• WHAT THIS TASK INVOLVES: Only the lines from the line that has "pieces += [make(cap) for make in (cap_finial, cap_screw)]" through the line that has "points = [vertex.co" should be reproduced, exactly and with both ends kept.

◇ ◇ ◇

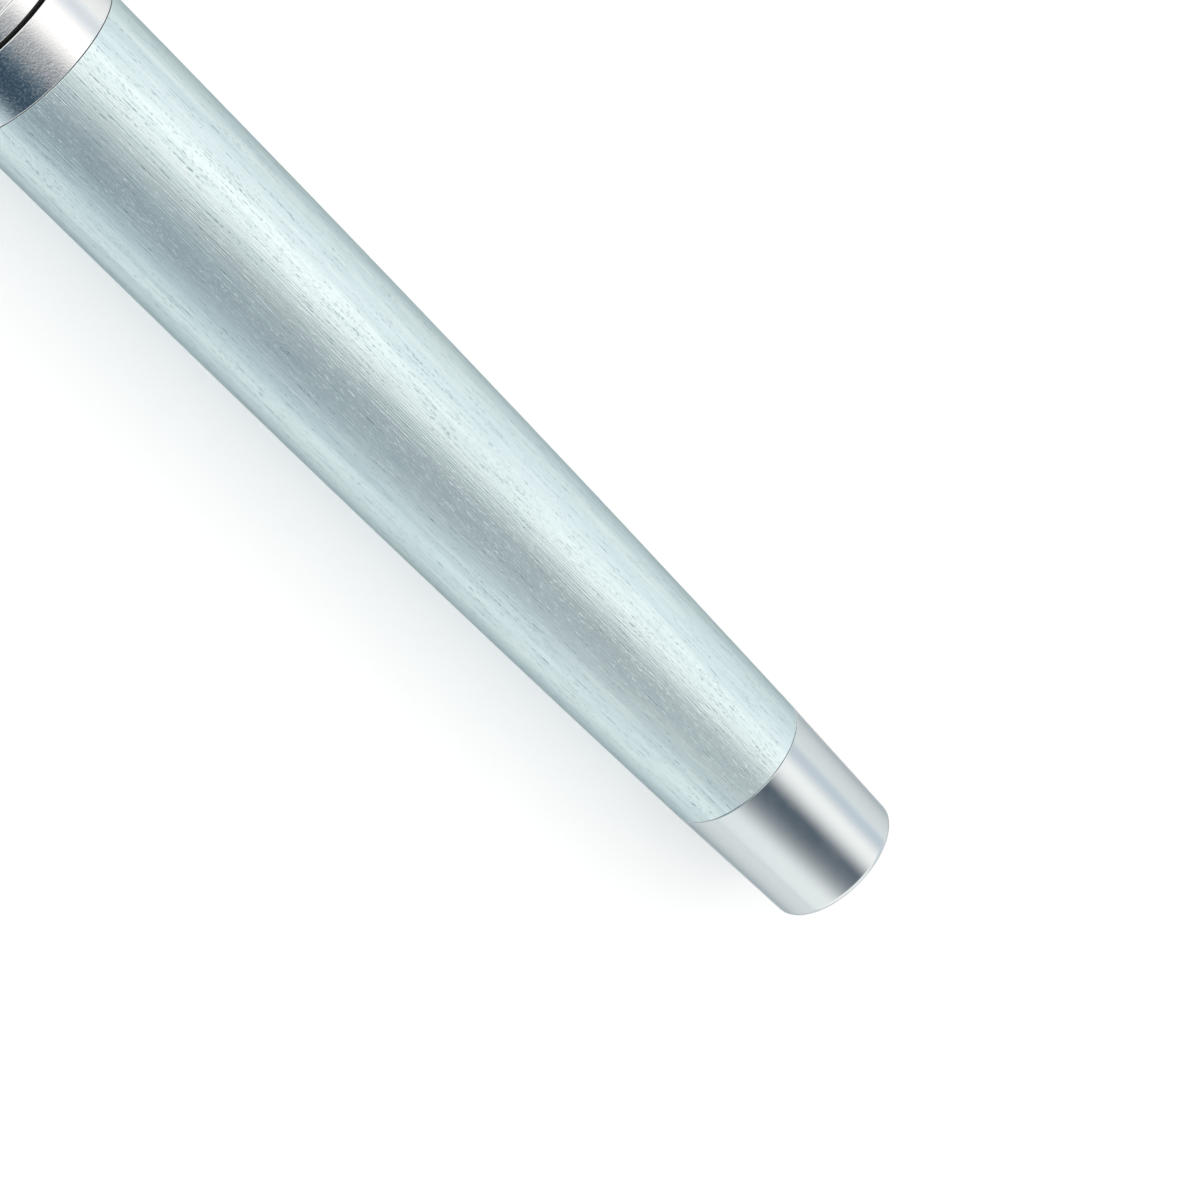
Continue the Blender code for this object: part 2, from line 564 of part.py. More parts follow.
def main():
    clear_scene()
    frame = add_empty("pen_frame")
    barrel = add_empty("barrel_axis", frame)
    section = add_empty("section_axis", frame)
    point = add_empty("point_axis", section)
    supply = add_empty("supply_axis", point)
    cap = add_empty("cap_axis", frame)
    clip_side = add_empty("clip_side", cap)
    clip_side.rotation_euler = (CLIP_TURN, 0.0, 0.0)
    pieces = [make(barrel) for make in (barrel_tube, barrel_ring, barrel_bush, end_cap)]
    pieces += [make(section) for make in (grip_section, section_seal)]
    pieces += [make(point) for make in (colour_ring, nib_body, point_sleeve, point_tube, nib_plug)]
    pieces += [make(point) for make in (drop_weight, cleaning_wire)]
    pieces += [make(supply) for make in (ink_cartridge, breather_spiral)]
    pieces += [make(cap) for make in (cap_tube, cap_lip_ring, cap_inner_sleeve, cap_seal)]
    pieces += [make(cap) for make in (cap_finial, cap_screw)]
    pieces += [make(clip_side) for make in (clip_ring, clip_arm)]
    lay_on_origin(frame, pieces)


main()
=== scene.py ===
# %% [markdown]
# # A capped technical pen, finished piece by piece
#
# The pen lies on its side with its cap on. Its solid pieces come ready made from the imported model,
# which also says how they move. This lesson gives them their final surfaces: turned shells with
# tiny edge rounds, a sprung clip, threads, and a procedural material for each finish.
# Lengths are in metres, so every size is a number of millimetres times MM.

import json
import math

import bmesh
import bpy
from mathutils import Matrix, Vector

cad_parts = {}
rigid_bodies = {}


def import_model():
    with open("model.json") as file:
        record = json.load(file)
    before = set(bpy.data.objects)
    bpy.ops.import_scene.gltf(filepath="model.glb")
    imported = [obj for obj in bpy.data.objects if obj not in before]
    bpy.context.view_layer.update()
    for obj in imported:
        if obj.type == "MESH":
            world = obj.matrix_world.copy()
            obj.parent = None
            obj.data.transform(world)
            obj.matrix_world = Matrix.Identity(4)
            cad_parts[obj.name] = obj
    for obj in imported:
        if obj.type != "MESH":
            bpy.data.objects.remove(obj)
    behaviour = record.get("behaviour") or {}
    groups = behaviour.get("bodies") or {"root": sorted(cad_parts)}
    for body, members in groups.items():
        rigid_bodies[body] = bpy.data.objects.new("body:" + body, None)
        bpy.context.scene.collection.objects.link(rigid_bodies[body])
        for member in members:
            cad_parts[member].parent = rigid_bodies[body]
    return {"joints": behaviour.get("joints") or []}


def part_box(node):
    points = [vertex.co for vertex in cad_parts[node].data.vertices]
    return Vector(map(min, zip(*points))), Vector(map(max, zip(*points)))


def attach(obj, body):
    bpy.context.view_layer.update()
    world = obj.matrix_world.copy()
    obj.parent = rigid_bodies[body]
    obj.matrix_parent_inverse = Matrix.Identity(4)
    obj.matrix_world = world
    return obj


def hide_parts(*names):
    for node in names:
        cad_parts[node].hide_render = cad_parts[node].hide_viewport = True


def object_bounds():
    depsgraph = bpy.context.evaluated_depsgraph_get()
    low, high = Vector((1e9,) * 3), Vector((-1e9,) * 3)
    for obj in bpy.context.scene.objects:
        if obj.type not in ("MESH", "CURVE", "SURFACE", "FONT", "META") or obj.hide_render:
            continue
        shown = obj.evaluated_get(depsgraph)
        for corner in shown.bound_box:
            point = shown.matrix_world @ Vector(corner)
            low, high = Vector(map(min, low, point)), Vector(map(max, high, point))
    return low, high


for leftover in list(bpy.data.objects):
    bpy.data.objects.remove(leftover, do_unlink=True)

MM = 0.001
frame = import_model()
cad_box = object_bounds()

# %% [markdown]
# ## Where the pen is
#
# Most of the pen was turned on a lathe, so a place along its axis and a radius say where anything is.
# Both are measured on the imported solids. They have flat facets, so the distance
# from their middle to a facet is a little less than the true radius.

# %% Measure the axis and the main sizes
FACETS = 32


def extent(node):
    """First and last place along the pen, and the true radius, of a turned solid."""
    low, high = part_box(node)
    return low.x, high.x, 0.5 * (high.z - low.z) / math.cos(math.pi / FACETS)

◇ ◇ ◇

• TASK RESULT:
    pieces += [make(cap) for make in (cap_finial, cap_screw)]
    pieces += [make(clip_side) for make in (clip_ring, clip_arm)]
    lay_on_origin(frame, pieces)


main()
=== scene.py ===
# %% [markdown]
# # A capped technical pen, finished piece by piece
#
# The pen lies on its side with its cap on. Its solid pieces come ready made from the imported model,
# which also says how they move. This lesson gives them their final surfaces: turned shells with
# tiny edge rounds, a sprung clip, threads, and a procedural material for each finish.
# Lengths are in metres, so every size is a number of millimetres times MM.

import json
import math

import bmesh
import bpy
from mathutils import Matrix, Vector

cad_parts = {}
rigid_bodies = {}


def import_model():
    with open("model.json") as file:
        record = json.load(file)
    before = set(bpy.data.objects)
    bpy.ops.import_scene.gltf(filepath="model.glb")
    imported = [obj for obj in bpy.data.objects if obj not in before]
    bpy.context.view_layer.update()
    for obj in imported:
        if obj.type == "MESH":
            world = obj.matrix_world.copy()
            obj.parent = None
            obj.data.transform(world)
            obj.matrix_world = Matrix.Identity(4)
            cad_parts[obj.name] = obj
    for obj in imported:
        if obj.type != "MESH":
            bpy.data.objects.remove(obj)
    behaviour = record.get("behaviour") or {}
    groups = behaviour.get("bodies") or {"root": sorted(cad_parts)}
    for body, members in groups.items():
        rigid_bodies[body] = bpy.data.objects.new("body:" + body, None)
        bpy.context.scene.collection.objects.link(rigid_bodies[body])
        for member in members:
            cad_parts[member].parent = rigid_bodies[body]
    return {"joints": behaviour.get("joints") or []}


def part_box(node):
    points = [vertex.co for vertex in cad_parts[node].data.vertices]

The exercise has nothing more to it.